Some clarification on what I meant by a "large" request body. One of the POST/PUT's that would consistently crash the application was approximately 20,000 characters (of json). Since the API is consistently used throughout the day with small PUTS/POSTS and remained up, but only crashed/hung when these larger requests were made, I assumed the two were connected.
As far as Rack/Ruby 1.9 is concerned. Due to the amount of information out there about Rack and 1.9, I did upgrade our Rack gem to the latest in the git repository(which supposedly fixed some of the 1.9 issues). I had read about a significant amount of difficulty regarding rewindable_input, ruby 1.9 and more… however since I wasn't getting the rewindable_input error that I had experienced with my other 1.9 app, I did assume that this was a different problem. Also, I ruled out Rack when changing the rails environment resolved the issue (when I searched through the Rack source code, there didn't seem to be any environment specific methods that would be causing the error).
Hope this helps!
UPDATE in response to pauliephonic
There are no messages hitting the rails logs at all (which actually prompted me to search for some time in our web stack for the issue). My clue that a crash/hang is occurring is that once the large request is made, the application returns nothing but 500 errors on every request, however those 500 errors do not show up in the Rails logs.
Our database configuration is identical (we were using mysql cluster, so it was literally identical, now using local mysql database for the time being, but have confirmed the error exits regardless of the database used)

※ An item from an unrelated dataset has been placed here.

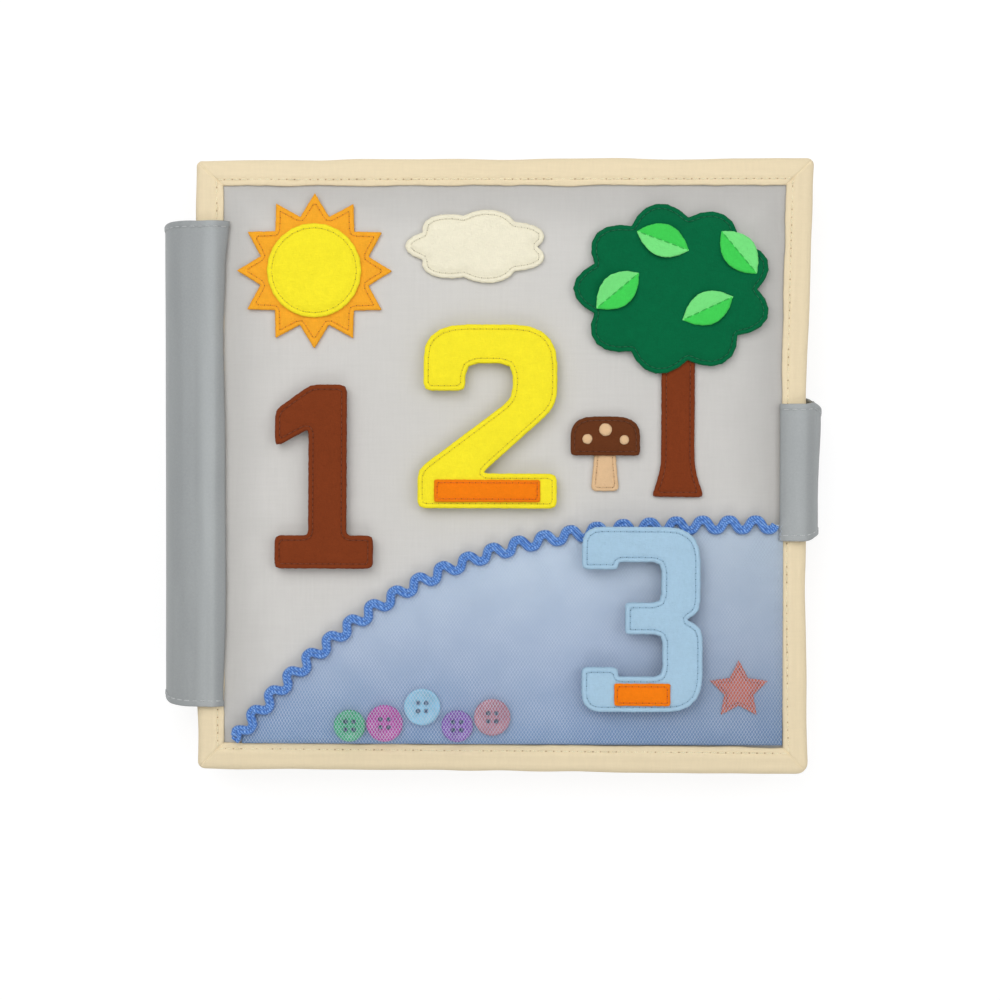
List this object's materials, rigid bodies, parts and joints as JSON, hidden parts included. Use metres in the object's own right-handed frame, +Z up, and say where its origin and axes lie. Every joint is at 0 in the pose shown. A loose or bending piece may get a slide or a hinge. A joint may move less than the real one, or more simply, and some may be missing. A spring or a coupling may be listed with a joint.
{
  "type": "quiet book",
  "caption": "Square padded cloth book with bound leaves, a soft spine, a closing strap, a mesh pocket of loose buttons and lift-off felt numerals.",
  "frame": {"origin": "centre of the closed book's box, on the plane that it lies on", "axes": "+Z up out of the front cover, +Y towards the top of the page, spine towards -X"},
  "size_m": [0.2379, 0.22, 0.0356],
  "materials": {
    "binding": "cotton tape, matte",
    "page_cotton": "plain cotton, matte",
    "sleeve_cotton": "smooth cotton, slight sheen",
    "batting": "soft batting",
    "hook_tape": "hook and loop tape",
    "felt_brown": "felt",
    "felt_dark_brown": "felt",
    "felt_yellow": "felt",
    "felt_amber": "felt",
    "felt_orange": "felt",
    "felt_pale_blue": "felt",
    "felt_dark_green": "felt",
    "felt_leaf_green": "felt",
    "felt_cream": "felt",
    "felt_white": "felt",
    "felt_salmon": "felt",
    "pocket_cotton": "plain cotton",
    "mesh": "fine see-through mesh",
    "trim": "woven wavy trim",
    "button_green": "satin plastic",
    "button_magenta": "satin plastic",
    "button_blue": "satin plastic",
    "button_purple": "satin plastic",
    "button_pink": "satin plastic"
  },
  "bodies": {
    "front_cover": {"front_cover_binding": "binding", "front_cover_outer_panel": "page_cotton", "front_cover_inner_panel": "page_cotton", "front_cover_padding": "batting", "spine_front_flap": "sleeve_cotton", "strap_front_tab": "sleeve_cotton", "pocket_backing": "pocket_cotton", "pocket_mesh": "mesh", "pocket_trim": "trim", "sun_rays": "felt_amber", "sun_disc": "felt_yellow", "cloud": "felt_white", "tree_trunk": "felt_dark_brown", "tree_crown": "felt_dark_green", "tree_leaf_1": "felt_leaf_green", "tree_leaf_2": "felt_leaf_green", "tree_leaf_3": "felt_leaf_green", "tree_leaf_4": "felt_leaf_green", "mushroom_stalk": "felt_cream", "mushroom_cap": "felt_brown", "starfish": "felt_salmon", "numeral_one_loop_patch": "hook_tape", "numeral_two_loop_patch": "hook_tape", "numeral_three_loop_patch": "hook_tape"},
    "leaf_2": {"leaf_2_binding": "binding", "leaf_2_front_panel": "page_cotton", "leaf_2_back_panel": "page_cotton", "leaf_2_padding": "batting", "spine_front_half": "sleeve_cotton", "leaf_2_hinge_tape": "page_cotton"},
    "leaf_3": {"leaf_3_binding": "binding", "leaf_3_front_panel": "page_cotton", "leaf_3_back_panel": "page_cotton", "leaf_3_padding": "batting", "spine_back_half": "sleeve_cotton", "leaf_3_hinge_tape": "page_cotton"},
    "back_cover": {"back_cover_binding": "binding", "back_cover_outer_panel": "page_cotton", "back_cover_inner_panel": "page_cotton", "back_cover_padding": "batting", "spine_back_flap": "sleeve_cotton", "strap_loop_patch": "hook_tape"},
    "strap": {"strap_tail": "sleeve_cotton", "strap_hook_patch": "hook_tape"},
    "numeral_one": {"numeral_one": "felt_brown", "numeral_one_backing": "felt_brown", "numeral_one_hook_patch": "hook_tape"},
    "numeral_two": {"numeral_two": "felt_yellow", "numeral_two_backing": "felt_yellow", "numeral_two_hook_patch": "hook_tape", "numeral_two_band": "felt_orange"},
    "numeral_three": {"numeral_three": "felt_pale_blue", "numeral_three_backing": "felt_pale_blue", "numeral_three_hook_patch": "hook_tape", "numeral_three_band": "felt_orange"},
    "button_green": {"button_green": "button_green"},
    "button_magenta": {"button_magenta": "button_magenta"},
    "button_blue": {"button_blue": "button_blue"},
    "button_purple": {"button_purple": "button_purple"},
    "button_pink": {"button_pink": "button_pink"}
  },
  "joints": [
    {"name": "front_cover_turn", "type": "hinge", "parent": "leaf_2", "child": "front_cover", "pos_m": [-0.10625, 0, 0.0275], "axis": [0, -1, 0], "range_deg": [0, 175]},
    {"name": "middle_turn", "type": "hinge", "parent": "leaf_2", "child": "leaf_3", "pos_m": [-0.11895, 0, 0.01375], "axis": [0, -1, 0], "range_deg": [-175, 0]},
    {"name": "back_cover_turn", "type": "hinge", "parent": "leaf_3", "child": "back_cover", "pos_m": [-0.10625, 0, 0], "axis": [0, 1, 0], "range_deg": [0, 175]},
    {"name": "strap_open", "type": "hinge", "parent": "front_cover", "child": "strap", "pos_m": [0.11375, 0, 0.0275], "axis": [0, -1, 0], "range_deg": [0, 150], "deforming": ["strap_tail", "strap_hook_patch"]},
    {"name": "numeral_one_lift", "type": "slide", "parent": "front_cover", "child": "numeral_one", "axis": [0, 0, -1], "range_m": [-0.04, 0]},
    {"name": "numeral_two_lift", "type": "slide", "parent": "front_cover", "child": "numeral_two", "axis": [0, 0, -1], "range_m": [-0.04, 0]},
    {"name": "numeral_three_lift", "type": "slide", "parent": "front_cover", "child": "numeral_three", "axis": [0, 0, -1], "range_m": [-0.04, 0]},
    {"name": "button_green_slide", "type": "slide", "parent": "front_cover", "child": "button_green", "axis": [0, 1, 0], "range_m": [0, 0.015]},
    {"name": "button_magenta_slide", "type": "slide", "parent": "front_cover", "child": "button_magenta", "axis": [0, 1, 0], "range_m": [0, 0.015]},
    {"name": "button_blue_slide", "type": "slide", "parent": "front_cover", "child": "button_blue", "axis": [0, 1, 0], "range_m": [0, 0.015]},
    {"name": "button_purple_slide", "type": "slide", "parent": "front_cover", "child": "button_purple", "axis": [0, 1, 0], "range_m": [0, 0.015]},
    {"name": "button_pink_slide", "type": "slide", "parent": "front_cover", "child": "button_pink", "axis": [0, 1, 0], "range_m": [0, 0.015]}
  ]
}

As far as multiple bytes/unicode is concerned . . . we are working in an internationalized app . . . however I don't think the way rails handles unicode changes between production and others right? As I stated above, this happened on a POST
or PUT
. The way I would test during my debugging was to go to the same edit pages of one of my large, heavily nested models and just try to "save" it. This would crash the app in production, but not crash the app in staging. Every time I tested the same characters, same content, same button, same behavior . . . different response based on environment. I couldn't even pepper puts
statements everywhere in my code because (it appeared that) requests weren't making it to the rails application. I was getting no error messages in my Rails logs or Nginx error logs (save the one I posted on multiple refreshes).